Taipei, The government's ongoing push for transitional justice is intended to ensure Taiwanese can live in a censor-free society without fear of ever again being punished by an authoritarian government, President Tsai Ing-wen said Thursday, during a memorial ceremony to mark the 72nd anniversary of the 228 Incident.
Speaking at the ceremony in Taipei's 228 Peace Memorial Park, Tsai said as she arrived at the park, she saw many young children and their parents enjoying a day off thanks to the national holiday.
The administration is pushing to implement transitional justice to ensure all Taiwanese live in a censor-free society "where people can read whatever they like and express their views without fear of being taken away by police in the middle of the night," she said, as happened to many during the brutal crackdown on an anti-government uprising in 1947 and the decades-long White Terror era that followed.
The 228 Incident was triggered by a clash between government officials and an illegal cigarette vendor in Taipei on Feb. 27, 1947, leading to protests a day later that were violently suppressed.
The crackdown triggered a broader anti-government uprising islandwide that was put down by then-Kuomintang (KMT) military forces.
An estimated 18,000 to 28,000 people were killed during the crackdown, which lasted into early May, according to an investigation commissioned by the Cabinet in 1992.
Since Taiwan became a democracy, its governments have made a series of efforts to implement transitional justice, including admitting wrongdoing, issuing apologies to victims of the incident, launching investigations and paying compensation, Tsai noted in her address.

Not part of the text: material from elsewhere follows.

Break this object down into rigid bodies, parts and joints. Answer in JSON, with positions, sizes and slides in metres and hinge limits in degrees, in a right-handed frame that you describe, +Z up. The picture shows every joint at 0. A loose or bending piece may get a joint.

This is an ongoing process as the government works to identify more potential victims of the 228 Incident who were previously unrecorded, and will issue a new report later this year on the crackdown, she said.
The Memorial Foundation of 228 has already compiled a list of 400 people who may have been victims of the 228 Incident but whose families have yet to file for compensation, Tsai said. "This shows that we still have an insufficient understanding of the truth of that history."
Meanwhile, the president said, she does not subscribe to the view that such efforts are made as a means for the Democratic Progressive Party (DPP) to score political points.
"Every democratic country has to face the wounds of authoritarian rule. Psychological and emotional trauma will not heal itself," she said.
These measures are intended to serve as a reminder that the same mistakes will not be made again, she said at the ceremony attended by 228 Incident victims and their families.
At Thursday's memorial event in Taipei, people lined up to pay tribute to the victims, laying lilies on a monument in the park.
Among the participants at the event was a four-man parliamentary delegation from Germany headed by German-Taiwan Parliamentary Friendship Group Chairman Klaus-Peter Willsch.
Attending the event was a show of respect to the victims of the 1947 incident which ultimately paved the way for freedom, democracy and rule of law in Taiwan, Willsch told CNA.
Promoting transitional justice has always been important for his country and Germany can work closely with Taiwan, Willsch said.
During his last visit in May 2018, Willsch said he was accompanied by Germany's Federal Commissioner for the Stasi Records Agency Roland Jahn to share his country's experience in this area with authorities in Taiwan.
The agency preserves and protects archives, and investigates the past actions of the former Stasi, which served as a secret police, and foreign intelligence organization under the communist party ruled German Democratic Republic or East Germany.